Exercise objective – Your task is to quote exactly the run of lines that starts at the line containing "# The three-sided" and ends at the line containing "obj.parent = empty", including both.

Task input –

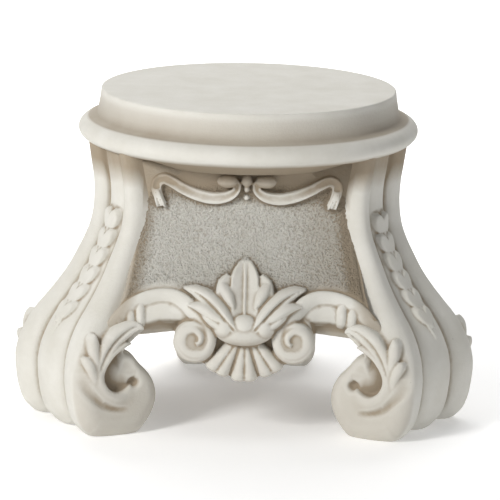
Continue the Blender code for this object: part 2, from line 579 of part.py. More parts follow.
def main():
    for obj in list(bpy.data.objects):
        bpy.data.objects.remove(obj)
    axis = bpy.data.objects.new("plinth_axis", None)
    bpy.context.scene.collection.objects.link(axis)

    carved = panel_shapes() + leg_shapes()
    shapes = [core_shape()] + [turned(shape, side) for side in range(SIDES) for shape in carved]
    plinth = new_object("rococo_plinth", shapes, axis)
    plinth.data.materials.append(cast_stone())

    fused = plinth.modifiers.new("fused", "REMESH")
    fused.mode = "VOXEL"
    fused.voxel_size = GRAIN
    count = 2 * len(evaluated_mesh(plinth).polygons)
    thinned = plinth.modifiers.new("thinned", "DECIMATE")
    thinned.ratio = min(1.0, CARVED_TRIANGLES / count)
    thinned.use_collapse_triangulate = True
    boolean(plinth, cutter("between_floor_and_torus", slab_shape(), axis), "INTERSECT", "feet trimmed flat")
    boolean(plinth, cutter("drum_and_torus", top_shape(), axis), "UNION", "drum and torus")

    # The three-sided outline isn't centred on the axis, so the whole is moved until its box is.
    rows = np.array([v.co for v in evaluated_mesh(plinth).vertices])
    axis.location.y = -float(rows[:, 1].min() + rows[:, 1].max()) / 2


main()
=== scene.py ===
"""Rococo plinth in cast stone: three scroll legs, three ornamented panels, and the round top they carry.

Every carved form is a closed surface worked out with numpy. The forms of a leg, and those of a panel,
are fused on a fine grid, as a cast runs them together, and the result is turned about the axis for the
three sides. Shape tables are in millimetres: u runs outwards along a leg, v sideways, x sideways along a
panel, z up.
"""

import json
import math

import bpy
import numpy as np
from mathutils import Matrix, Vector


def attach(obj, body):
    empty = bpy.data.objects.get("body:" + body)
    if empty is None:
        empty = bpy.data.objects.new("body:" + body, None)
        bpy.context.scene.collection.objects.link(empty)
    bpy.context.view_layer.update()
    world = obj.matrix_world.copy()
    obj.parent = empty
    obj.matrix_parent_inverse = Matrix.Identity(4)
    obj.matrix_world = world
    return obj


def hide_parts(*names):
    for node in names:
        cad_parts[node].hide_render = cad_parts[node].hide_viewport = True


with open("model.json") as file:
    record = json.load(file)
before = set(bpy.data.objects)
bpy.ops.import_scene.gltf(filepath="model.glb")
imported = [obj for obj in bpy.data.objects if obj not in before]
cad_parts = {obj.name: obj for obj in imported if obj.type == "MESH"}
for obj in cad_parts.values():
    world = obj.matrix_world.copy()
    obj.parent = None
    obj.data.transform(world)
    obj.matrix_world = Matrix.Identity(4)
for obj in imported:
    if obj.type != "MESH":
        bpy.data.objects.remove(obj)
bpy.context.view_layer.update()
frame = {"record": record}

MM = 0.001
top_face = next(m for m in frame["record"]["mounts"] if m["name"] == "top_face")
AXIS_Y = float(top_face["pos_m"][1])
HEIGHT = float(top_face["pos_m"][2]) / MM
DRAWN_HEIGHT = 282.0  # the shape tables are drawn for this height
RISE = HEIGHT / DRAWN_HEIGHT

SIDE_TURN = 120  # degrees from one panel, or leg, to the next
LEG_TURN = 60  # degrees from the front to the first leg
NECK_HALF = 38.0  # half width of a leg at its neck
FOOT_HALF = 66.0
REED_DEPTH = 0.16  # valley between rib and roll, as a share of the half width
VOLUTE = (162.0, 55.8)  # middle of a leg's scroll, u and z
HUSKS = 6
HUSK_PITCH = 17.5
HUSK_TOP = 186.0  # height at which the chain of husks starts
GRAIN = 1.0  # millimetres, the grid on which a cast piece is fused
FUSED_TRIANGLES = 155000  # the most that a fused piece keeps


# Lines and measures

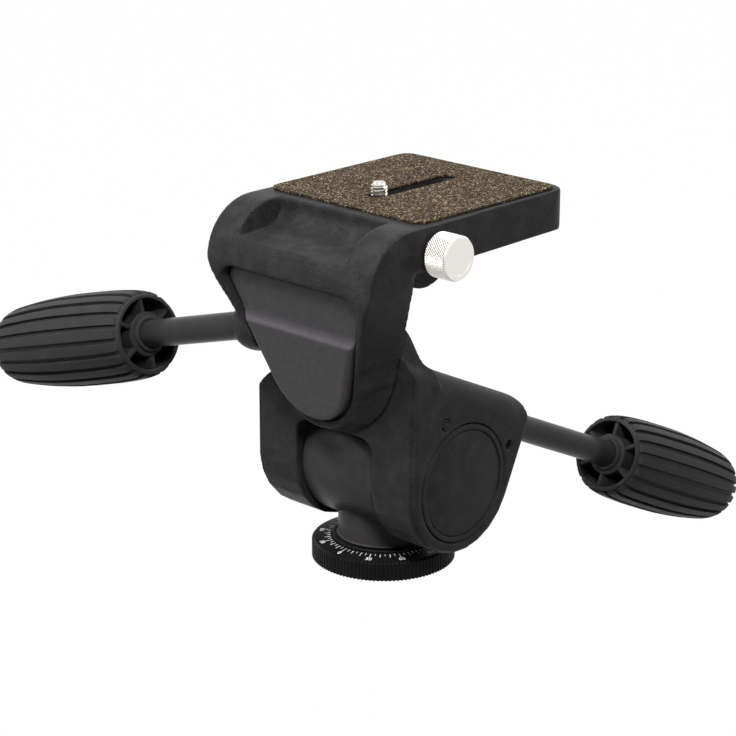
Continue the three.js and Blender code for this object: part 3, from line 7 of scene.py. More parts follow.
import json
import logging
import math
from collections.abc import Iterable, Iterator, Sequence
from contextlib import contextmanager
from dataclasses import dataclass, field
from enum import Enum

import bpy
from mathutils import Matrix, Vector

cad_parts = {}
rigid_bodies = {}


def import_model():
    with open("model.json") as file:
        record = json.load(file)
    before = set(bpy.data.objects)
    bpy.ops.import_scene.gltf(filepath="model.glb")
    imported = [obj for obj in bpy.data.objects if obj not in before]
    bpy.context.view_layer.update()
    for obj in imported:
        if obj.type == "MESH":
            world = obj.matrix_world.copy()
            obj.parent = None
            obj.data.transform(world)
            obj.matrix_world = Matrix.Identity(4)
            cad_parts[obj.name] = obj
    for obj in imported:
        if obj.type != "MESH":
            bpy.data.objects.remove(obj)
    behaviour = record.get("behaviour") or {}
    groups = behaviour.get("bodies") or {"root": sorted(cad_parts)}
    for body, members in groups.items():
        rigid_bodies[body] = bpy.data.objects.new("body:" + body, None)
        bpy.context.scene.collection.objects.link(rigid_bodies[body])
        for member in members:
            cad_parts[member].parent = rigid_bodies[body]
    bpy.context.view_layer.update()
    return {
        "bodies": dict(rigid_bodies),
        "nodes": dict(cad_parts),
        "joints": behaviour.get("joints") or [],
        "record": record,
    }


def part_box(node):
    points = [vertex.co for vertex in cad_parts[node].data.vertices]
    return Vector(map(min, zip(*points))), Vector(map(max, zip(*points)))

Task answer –
    # The three-sided outline isn't centred on the axis, so the whole is moved until its box is.
    rows = np.array([v.co for v in evaluated_mesh(plinth).vertices])
    axis.location.y = -float(rows[:, 1].min() + rows[:, 1].max()) / 2


main()
=== scene.py ===
"""Rococo plinth in cast stone: three scroll legs, three ornamented panels, and the round top they carry.

Every carved form is a closed surface worked out with numpy. The forms of a leg, and those of a panel,
are fused on a fine grid, as a cast runs them together, and the result is turned about the axis for the
three sides. Shape tables are in millimetres: u runs outwards along a leg, v sideways, x sideways along a
panel, z up.
"""

import json
import math

import bpy
import numpy as np
from mathutils import Matrix, Vector


def attach(obj, body):
    empty = bpy.data.objects.get("body:" + body)
    if empty is None:
        empty = bpy.data.objects.new("body:" + body, None)
        bpy.context.scene.collection.objects.link(empty)
    bpy.context.view_layer.update()
    world = obj.matrix_world.copy()
    obj.parent = empty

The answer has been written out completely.